— START OF Records for processing —
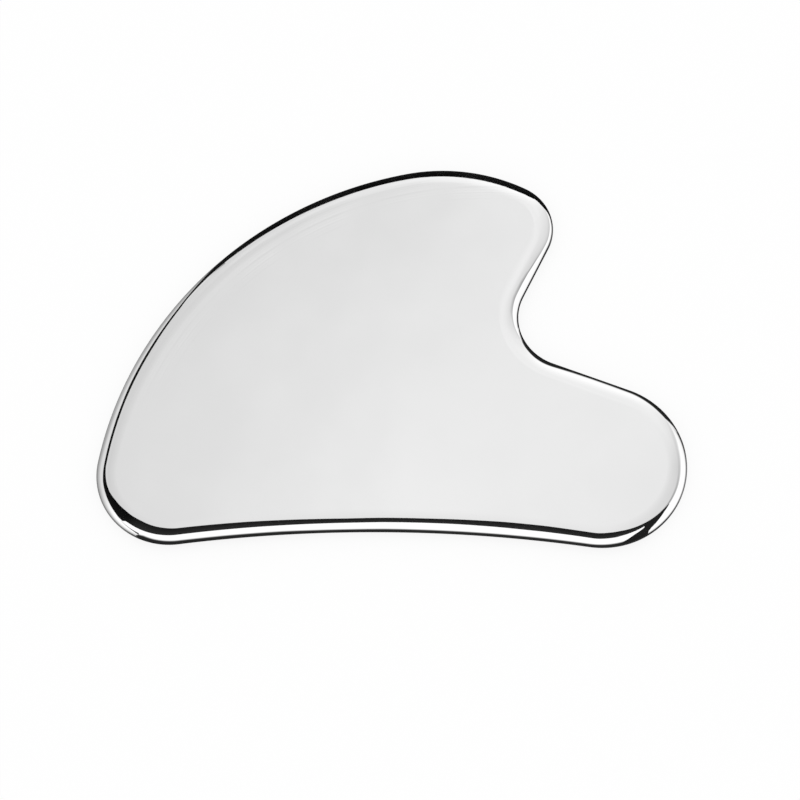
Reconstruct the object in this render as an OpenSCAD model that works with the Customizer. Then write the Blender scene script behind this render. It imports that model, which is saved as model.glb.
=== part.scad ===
— END OF Records for processing —
— START OF Records for processing —
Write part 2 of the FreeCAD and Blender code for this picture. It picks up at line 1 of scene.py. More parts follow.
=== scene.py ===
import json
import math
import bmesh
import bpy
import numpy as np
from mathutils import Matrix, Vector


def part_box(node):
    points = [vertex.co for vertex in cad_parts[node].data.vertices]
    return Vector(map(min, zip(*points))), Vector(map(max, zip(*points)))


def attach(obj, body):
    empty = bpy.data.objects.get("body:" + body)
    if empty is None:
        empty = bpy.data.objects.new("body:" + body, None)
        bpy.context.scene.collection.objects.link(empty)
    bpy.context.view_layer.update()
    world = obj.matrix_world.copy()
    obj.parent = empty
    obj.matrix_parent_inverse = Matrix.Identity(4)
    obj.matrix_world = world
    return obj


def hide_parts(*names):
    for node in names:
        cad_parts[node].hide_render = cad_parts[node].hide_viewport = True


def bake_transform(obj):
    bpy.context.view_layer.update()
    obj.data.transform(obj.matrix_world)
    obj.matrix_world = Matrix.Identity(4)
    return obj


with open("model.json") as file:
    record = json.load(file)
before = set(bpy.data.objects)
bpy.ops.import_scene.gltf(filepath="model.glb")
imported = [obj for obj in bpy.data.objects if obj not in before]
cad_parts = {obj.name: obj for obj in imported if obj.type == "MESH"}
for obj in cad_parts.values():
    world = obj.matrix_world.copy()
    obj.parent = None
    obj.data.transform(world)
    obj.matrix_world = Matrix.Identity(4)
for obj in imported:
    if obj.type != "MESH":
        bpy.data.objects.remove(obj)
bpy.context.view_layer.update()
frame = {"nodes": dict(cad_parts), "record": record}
— END OF Records for processing —
Search the lines above for the string "Vector" and copy each line that has it.

from mathutils import Matrix, Vector
    return Vector(map(min, zip(*points))), Vector(map(max, zip(*points)))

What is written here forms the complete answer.